Let’s start with the basics. 

As Company Directors we are able to pay ourselves a blend of Salary and Dividends to reduce our overall tax burden.  We typically pay a small salary, on which we receive a full corporation tax deduction, and top up with a regular dividend payment.  The salary element normally attracts zero income tax and our dividends, at least in the lower rate band are taxed at just 7.5%. 

This sounds amazing but the funds from which dividends are paid are “post tax profits” which means we have effectively already paid 19% corporation tax on those earnings prior to recording a dividend. 

Do you have Profits or Reserves?

I suspect many small businesses will have at best greatly reduced profits this coming year and possibly be loss making.   If you don’t have any profits or any brought forward reserves your drawings can’t be treated as Dividends.

If you withdraw funds from your company, which aren’t recorded as Salary, that exceed post tax profits and brought forward reserves then it’s deemed a “Directors Loan” and you are liable for a 32.5% special rate of corporation tax.  The special rate of corporation tax is equal to the higher rate tax on dividends and applied to any overdrawn Directors loan balance as at the end of your company’s financial period.
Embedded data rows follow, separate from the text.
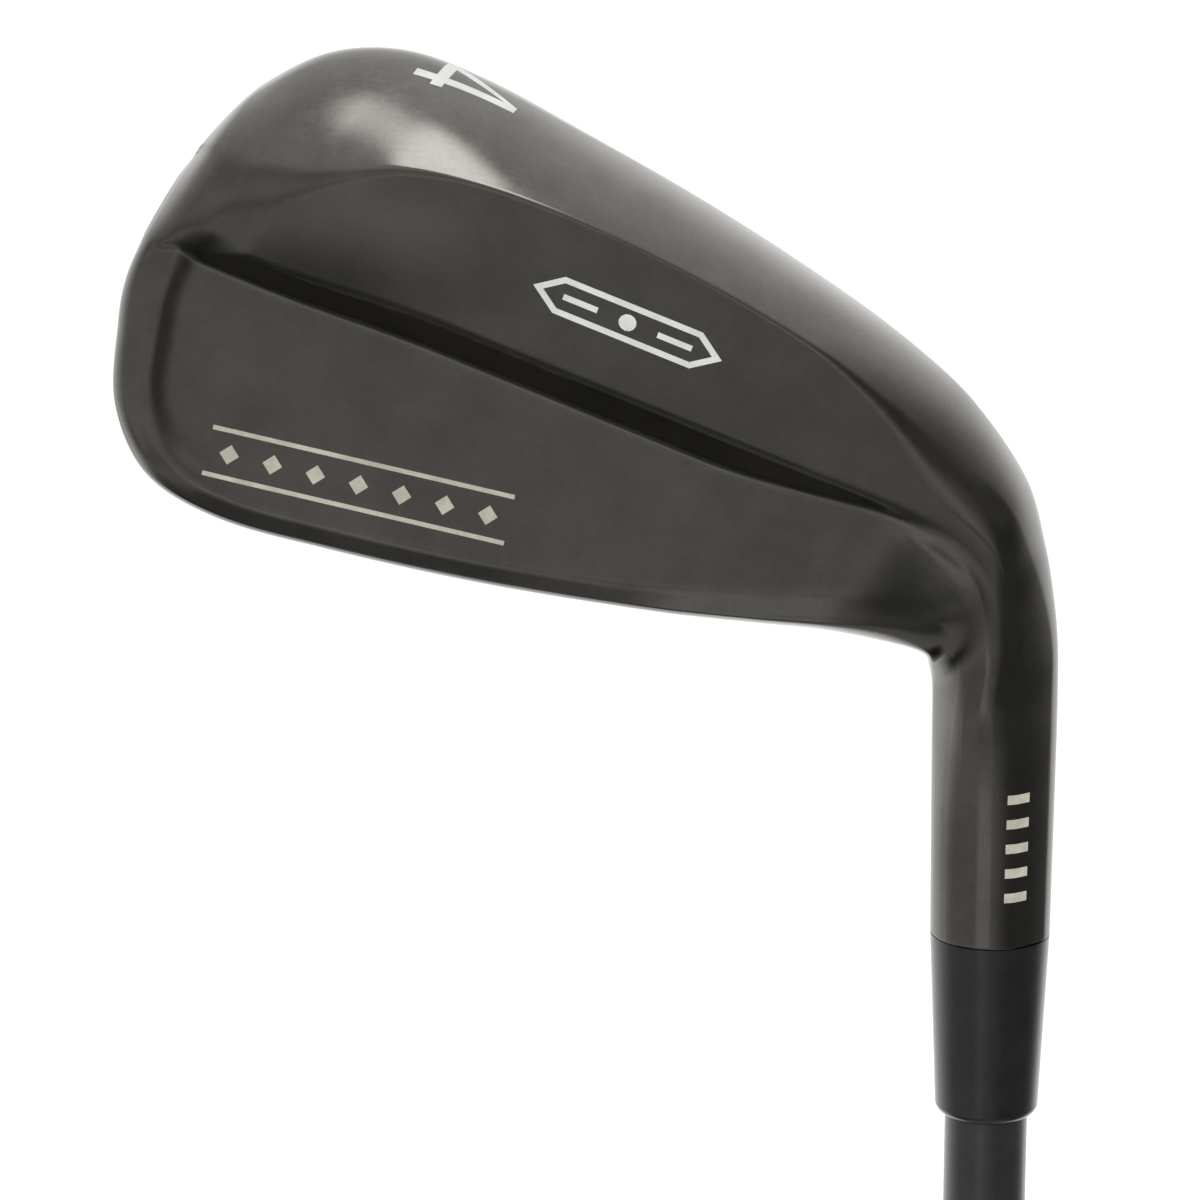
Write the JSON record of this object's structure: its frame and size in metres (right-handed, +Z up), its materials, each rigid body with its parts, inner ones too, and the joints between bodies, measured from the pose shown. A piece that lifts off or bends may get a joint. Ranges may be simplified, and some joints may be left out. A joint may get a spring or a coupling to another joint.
{
  "type": "golf iron",
  "caption": "Right-handed hollow-body driving iron with a dark chrome head, a wide muscle sole, a plain ferrule, a tapered composite shaft and a ribbed rubber grip",
  "frame": {"origin": "centre of the vent hole on the butt end of the grip", "axes": "+Z up the shaft to the head, -X to the toe, -Y to the back of the head, +Y to the target side"},
  "size_m": [0.1101, 0.0343, 1.0193],
  "materials": {
    "black_chrome": "smoked chrome plate",
    "face_steel": "dark satin",
    "tungsten": "machined",
    "damper_rubber": "matte",
    "silver_fill": "satin",
    "champagne_fill": "satin",
    "white_fill": "satin",
    "ferrule_plastic": "polished",
    "epoxy": "cured",
    "plug_brass": "turned",
    "shaft_composite": "clear coated",
    "tape": "paper",
    "grip_rubber": "matte",
    "cap_rubber": "matte"
  },
  "bodies": {
    "root": {"head_body": "black_chrome", "face_plate": "face_steel", "heel_weight": "tungsten", "toe_weight": "tungsten", "damper": "damper_rubber", "muscle_badge": "silver_fill", "blade_inlay": "champagne_fill", "sole_numeral": "white_fill", "hosel_inlay": "champagne_fill", "ferrule": "ferrule_plastic", "hosel_bond": "epoxy", "tip_plug": "plug_brass", "shaft": "shaft_composite", "grip_tape": "tape", "grip": "grip_rubber", "grip_cap": "cap_rubber"}
  },
  "joints": []
}
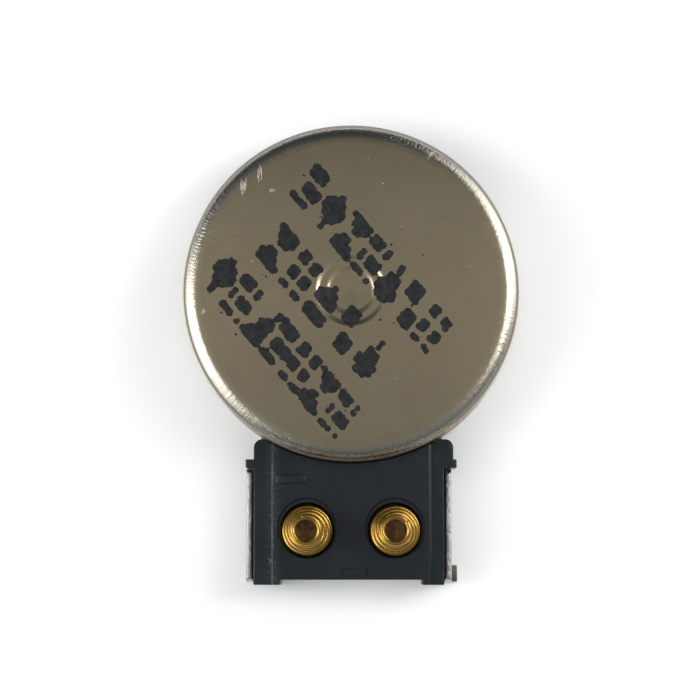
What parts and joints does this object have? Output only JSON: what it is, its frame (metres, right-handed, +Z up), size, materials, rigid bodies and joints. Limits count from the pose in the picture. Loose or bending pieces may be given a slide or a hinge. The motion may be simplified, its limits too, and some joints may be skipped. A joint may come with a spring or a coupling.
{
  "type": "vibration coin motor",
  "caption": "Flat round vibration motor: a steel can with an off-centre rotor, and a tail with a black block holding gold contact springs.",
  "frame": {"origin": "on the shaft's axis, at the underside of the base plate", "axes": "+Z up along the shaft, out of the cover; +Y away from the contact tail; +X to the right with the tail towards the viewer"},
  "size_m": [0.01, 0.0136, 0.0036],
  "materials": {
    "cover_steel": "nickel-plated drawn steel, satin, with fine wipe marks",
    "plate_steel": "nickel-plated stamped steel, satin",
    "shaft_steel": "ground hardened steel, bright",
    "magnet": "plated sintered magnet, dull grey",
    "washer_film": "thin polyester film, milky",
    "flex_film": "polyimide film, amber",
    "track_copper": "gold-flashed copper foil",
    "brush_gold": "precious-metal spring strip",
    "solder": "soft solder, bright",
    "block_plastic": "moulded slate-black plastic, matte",
    "spring_gold": "gold-plated spring wire, polished",
    "rotor_board": "green circuit board laminate",
    "segment_gold": "gold-plated copper segments",
    "rotor_resin": "moulded black resin",
    "coil_copper": "enamelled copper winding",
    "tungsten": "sintered tungsten alloy, dull grey",
    "bearing_bronze": "oil-filled sintered bronze"
  },
  "bodies": {
    "motor": {"cover_can": "cover_steel", "base_plate": "plate_steel", "shaft": "shaft_steel", "ring_magnet": "magnet", "lower_washer": "washer_film", "upper_washer": "washer_film", "base_flex": "flex_film", "left_flex_track": "track_copper", "right_flex_track": "track_copper", "right_brush": "brush_gold", "left_brush": "brush_gold", "brush_solder": "solder", "contact_block": "block_plastic"},
    "left_spring": {"left_contact_spring": "spring_gold"},
    "right_spring": {"right_contact_spring": "spring_gold"},
    "rotor": {"rotor_board": "rotor_board", "commutator_segments": "segment_gold", "rotor_frame": "rotor_resin", "left_coil": "coil_copper", "right_coil": "coil_copper", "eccentric_weight": "tungsten", "rotor_bearing": "bearing_bronze", "coil_solder": "solder"}
  },
  "joints": [
    {"name": "rotor_spin", "type": "hinge", "parent": "motor", "child": "rotor", "pos_m": [0, 0, 0], "axis": [0, 0, 1], "continuous": true},
    {"name": "left_spring_press", "type": "slide", "parent": "motor", "child": "left_spring", "axis": [0, 0, -1], "range_m": [0, 0.001], "stiffness_N_per_m": 500, "deforming": ["left_contact_spring"]},
    {"name": "right_spring_press", "type": "slide", "parent": "motor", "child": "right_spring", "axis": [0, 0, -1], "range_m": [0, 0.001], "stiffness_N_per_m": 500, "deforming": ["right_contact_spring"]}
  ]
}
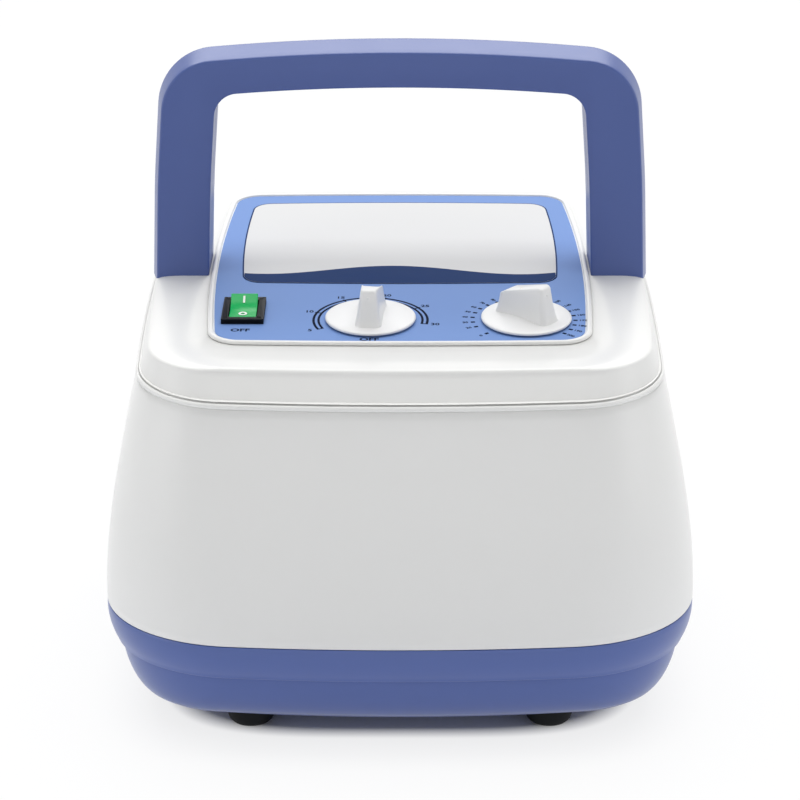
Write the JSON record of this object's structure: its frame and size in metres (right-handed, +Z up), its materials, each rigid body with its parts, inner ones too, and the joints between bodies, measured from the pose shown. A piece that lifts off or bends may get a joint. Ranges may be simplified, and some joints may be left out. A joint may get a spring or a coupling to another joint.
{
  "type": "compression therapy pump",
  "caption": "Table-top air pump for compression sleeves: tapered case, tilted panel with rocker switch and dials, arch handle, rear hose outlets.",
  "frame": {"origin": "on the floor plane under the rubber feet, at the middle of the case's footprint", "axes": "+Z up, +Y from the user's side to the back, +X to the user's right"},
  "size_m": [0.2168, 0.2335, 0.235],
  "materials": {
    "shell_white": "gloss",
    "shell_blue": "satin gloss",
    "knob_white": "satin",
    "label_blue": "satin print",
    "label_pale": "satin print",
    "switch_black": "satin",
    "switch_green": "gloss",
    "foot_rubber": "matte",
    "valve_rubber": "matte",
    "screw_steel": "plated",
    "plate_steel": "zinc plated",
    "cast_aluminium": "cast",
    "core_steel": "laminated",
    "coil_wrap": "taped winding",
    "brass_parts": "turned",
    "works_plastic": "moulded",
    "works_black": "moulded",
    "tube_clear": "silicone",
    "filter_felt": "felt",
    "lead_blue": "insulated wire"
  },
  "bodies": {
    "case": {"base_tray": "shell_blue", "main_housing": "shell_white", "top_lid": "shell_white", "control_panel": "shell_white", "panel_label": "label_blue", "info_label": "label_pale", "handle_front_shell": "shell_blue", "handle_rear_shell": "shell_blue", "case_screws": "screw_steel", "chassis_screws": "screw_steel", "foot_screws": "screw_steel", "lid_screws": "screw_steel", "handle_screws": "screw_steel", "rubber_feet": "foot_rubber", "switch_body": "switch_black", "switch_terminals": "brass_parts", "timer_nut": "plate_steel", "valve_nut": "plate_steel", "timer_case": "plate_steel", "bleed_valve_body": "brass_parts", "bleed_valve_barb": "brass_parts", "chassis_plate": "plate_steel", "vibration_mounts": "valve_rubber", "pump_frame": "cast_aluminium", "magnet_cores": "core_steel", "drive_coils": "coil_wrap", "diaphragms": "valve_rubber", "pump_heads": "works_black", "head_screws": "screw_steel", "intake_filters": "filter_felt", "pump_outlets": "works_black", "distributor_motor": "plate_steel", "distributor_cover": "works_plastic", "distributor_body": "works_plastic", "distributor_barbs": "brass_parts", "feed_tubes": "tube_clear", "outlet_tubes": "tube_clear", "bleed_tube": "tube_clear", "outlet_block": "works_plastic", "outlet_screws": "screw_steel", "power_inlet": "works_black", "inlet_pins": "brass_parts", "inlet_screws": "screw_steel", "fuse_holder": "works_black", "terminal_block": "works_plastic", "mains_leads": "lead_blue"},
    "rocker": {"switch_rocker": "switch_green"},
    "timer_dial": {"timer_knob": "knob_white", "timer_shaft": "screw_steel"},
    "pressure_dial": {"pressure_knob": "knob_white", "valve_needle": "brass_parts"},
    "armature": {"armature": "plate_steel"},
    "distributor_rotor": {"distributor_rotor": "works_black", "distributor_shaft": "screw_steel"}
  },
  "joints": [
    {"name": "rocker_tilt", "type": "hinge", "parent": "case", "child": "rocker", "pos_m": [-0.056, -0.04847, 0.14355], "axis": [1, 0, 0], "range_deg": [-20, 0]},
    {"name": "timer_turn", "type": "hinge", "parent": "case", "child": "timer_dial", "pos_m": [-0.0105, -0.05541, 0.14753], "axis": [0, -0.1219, 0.9925], "range_deg": [-280, 0]},
    {"name": "pressure_turn", "type": "hinge", "parent": "case", "child": "pressure_dial", "pos_m": [0.045, -0.05541, 0.14753], "axis": [0, -0.1219, 0.9925], "range_deg": [0, 264]},
    {"name": "armature_slide", "type": "slide", "parent": "case", "child": "armature", "axis": [1, 0, 0], "range_m": [-0.0012, 0.0012], "stiffness_N_per_m": 3000},
    {"name": "distributor_spin", "type": "hinge", "parent": "case", "child": "distributor_rotor", "pos_m": [0, 0.042, 0.052], "axis": [0, 0, 1], "continuous": true}
  ]
}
Added to this the loan is a taxable benefit on which both you and the company will pay an element of further tax.

Wait it gets worse!

Should your company fail and go into administration whilst you have an overdrawn directors loan account you, as an individual, become a “debtor” to your company and the administrator will pursue you personally for repayment of the debt.  Your personal wealth and assets are at risk in this scenario. 

Warning signals.

If trade and profits have fallen but you are continuing to withdraw a dividend then check that your company is either generating enough post tax profit to cover the dividend or that you have enough brought forward reserves.  

Just because you have enough profits/reserves in the first quarter does not mean you will by the end of the year.   For example, let us assume your company is making £5k per month in post-tax profits for the first 6mths of the year and you draw a £30k in dividends during that time.  Then business take a turn for the worse and you make a £5k loss for the next six months.   Total trading profits for the year in this example would be “0” but you have already taken a £30k dividend which will result in an overdrawn director’s loan account and a 32.5% CT charge.  Worse still if your company then goes into administration and you are asked to personally repay the £30k loan.

Final notes: dividends can only be paid out of post-tax profits or reserves.  Just because you have cash in the company account does not mean you can draw a dividend.  The cash may be for payment of future liabilities such as VAT, Corporation Tax or it may be a result of taking out a bounce back loan.   You cannot use loaned money to pay a dividend.   

During this period its essential you keep good accounting records and monthly management accounts to help you track your profit.  If you carry on blindly taking a dividend you may end up in a much bigger mess than if you had switched to salary despite the additional tax burden that would bring.